Design Intelligence from the Hourglass Model

Over at the Communications of the ACM, Micah Beck has an article up about the hourglass model. While the math is quite interesting, I want to focus on transferring the observations from the realm of protocol and software systems development to network design. Specifically, start with the concept and terminology, which is very useful. Taking a typical design, such as this—

The first key point made in the paper is this—

The thin waist of the hourglass is a narrow straw through which applications can draw upon the resources that are available in the less restricted lower layers of the stack.

A somewhat obvious point to be made here is applications can only use services available in the spanning layer, and the spanning layer can only build those services out of the capabilities of the supporting layers. If fewer applications need to be supported, or the applications deployed do not require a lot of “fancy services,” a weaker spanning layer can be deployed. Based on this, the paper observes—

The balance between more applications and more supports is achieved by first choosing the set of necessary applications N and then seeking a spanning layer sufficient for N that is as weak as possible. This scenario makes the choice of necessary applications N the most directly consequential element in the process of defining a spanning layer that meets the goals of the hourglass model.

Beck calls the weakest possible spanning layer to support a given set of applications the minimally sufficient spanning layer (MSSL). There is one thing that seems off about this definition, however—the correlation between the number of applications supported and the strength of the spanning layer. There are many cases where a network supports thousands of applications, and yet the network itself is quite simple. There are many other cases where a network supports just a few applications, and yet the network is very complex. It is not the number of applications that matter, it is the set of services the applications demand from the spanning layer.

Based on this, we can change the definition slightly: an MSSL is the weakest spanning layer that can provide the set of services required by the applications it supports. This might seem intuitive or obvious, but it is often useful to work these kinds of intuitive things out, so they can be expressed more precisely when needed.

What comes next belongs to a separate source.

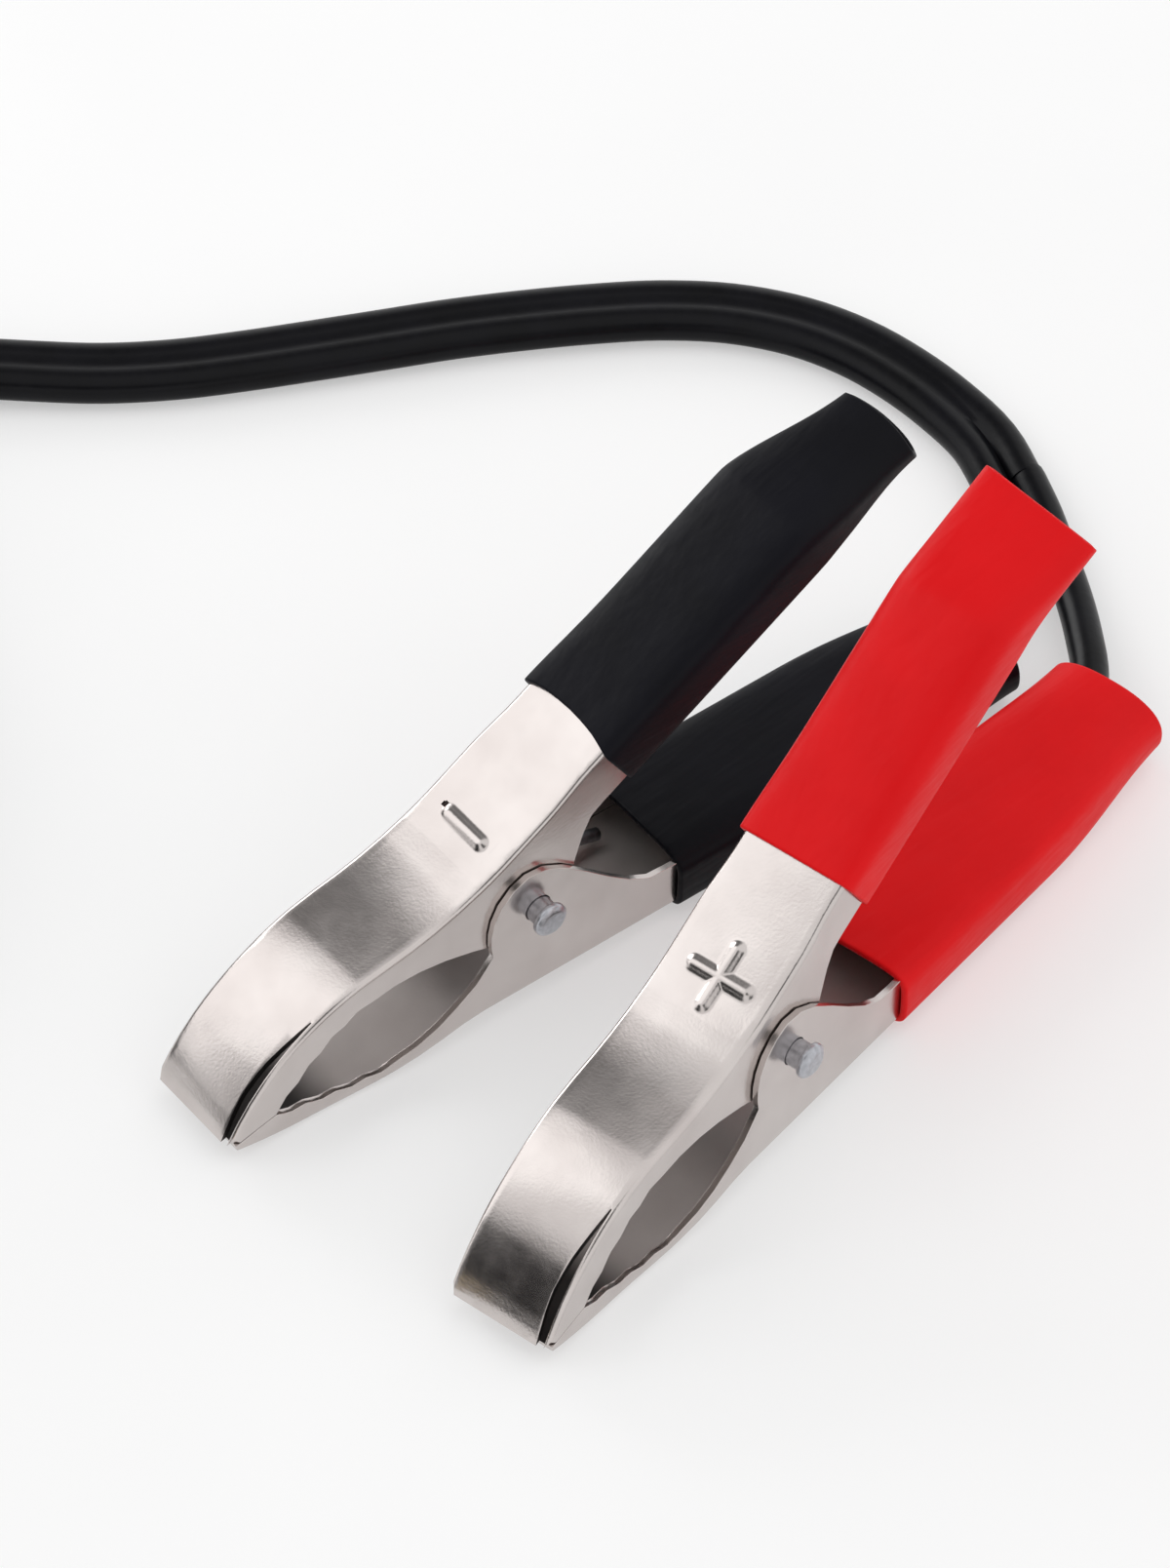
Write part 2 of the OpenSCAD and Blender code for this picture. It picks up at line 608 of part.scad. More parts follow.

First lesson: the primary driver in network complexity is application requirements. To make the network simpler, you must reduce the requirements applications place on the network.

There are, however, several counter-intuitive cases here. For instance, TCP is designed to emulate (or abstract) a circuit between two hosts—it creates what appears to be a flow controlled, error free channel with no drops on top of IP, which has no flow control, and drops packets. In this case, the spanning layer (IP), or the wasp waist, does not support the services the upper layer (the application) requires.

In order to make this work, TCP must add a lot of complexity that would normally be handled by one of the supporting layers—in fact, TCP might, in some cases, recreate capabilities available in one of the supporting layers, but hidden by the spanning layer. There are, as you might have guessed, tradeoffs in this neighborhood. Not only are the mechanisms TCP must use more complex that the ones some supporting layer might have used, TCP represents a leaky abstraction—the underlying connectionless service cannot be completely hidden.

Take another instance more directly related to network design. Suppose you aggregate routing information at every point where you possibly can. Or perhaps you are using BGP route reflectors to manage configuration complexity and route counts. In most cases, this will mean information is flowing through the network suboptimally. You can re-optimize the network, but not without introducing a lot of complexity. Further, you will probably always have some form of leaky abstraction to deal with when abstracting information out of the network.

Second lesson: be careful when stripping information out of the spanning layer in order to simplify the network. There will be tradeoffs, and sometimes you end up with more complexity than what you started with.

A second counter-intuitive case is that of adding complexity to the supporting layers in order to ultimately simplify the spanning layer. It seems, on the model presented in the paper, that adding more services to the spanning layer will always end up adding more complexity to the entire system. MPLS and Segment Routing (SR), however, show this is not always true. If you need traffic steering, for instance, it is easier to implement MPLS or SR in the support layer rather than trying to emulate their services at the application level.

Third lesson: sometimes adding complexity in a lower layer can simplify the entire system—although this might seem to be counter-intuitive from just examining the model.

The bottom line: complexity is driven by applications (top down), but understanding the full stack, and where interactions take place, can open up opportunities for simplifying the overall system. The key is thinking through all parts of the system carefully, using effective mental models to understand how they interact (interaction surfaces), and the considering the optimization tradeoffs you will make by shifting state to different places.